The select board voted to approve the full-time position again but made its decision contingent on a legal opinion from town counsel. Curley abstained, making the vote 4-0-1.
The Legal Opinion
Town counsel addressed her opinion to Waldo, who forwarded it to the select board on Nov. 13. It read: “You have the authority to update job descriptions to add duties and to convert a position to a full-time position as an exercise of your general personnel authority, provided sufficient funds have been appropriated.”
The full-time deputy shellfish constable position was advertised again on Dec. 27, and applications closed on Jan. 19, according to Civetta.
Despite the legal opinion, some shellfishermen have continued to insist that Civetta and Waldo acted improperly.
Morse wrote to Carboni on Jan. 24 that town staff had provided KP Law with “inaccurate, fraudulent information with which to form this opinion.”

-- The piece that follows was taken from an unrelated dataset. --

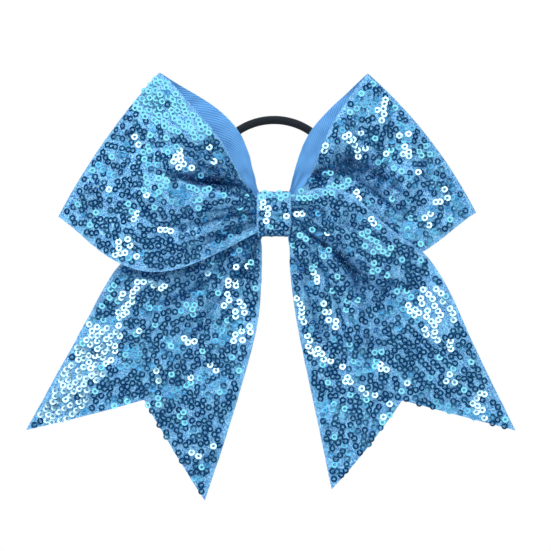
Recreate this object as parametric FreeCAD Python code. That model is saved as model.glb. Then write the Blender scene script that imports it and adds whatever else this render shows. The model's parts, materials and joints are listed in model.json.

In an email to the Independent, Brunt said that the position had been changed “behind the backs of all boards and committees.”
Waldo said he believes that people are angry at Civetta for doing her job.
“They are going to fight tooth and nail over anything she does, and that is because her role is enforcement,” Waldo said. “They were used to not having enforcement before she began, and now that they do, they don’t like it.”
Waldo also said the controversy helps explain why he resigned.
“Every move you try to make as administration, it requires so much additional unnecessary effort,” Waldo said. “I have been unable to do the job I was hired to do.”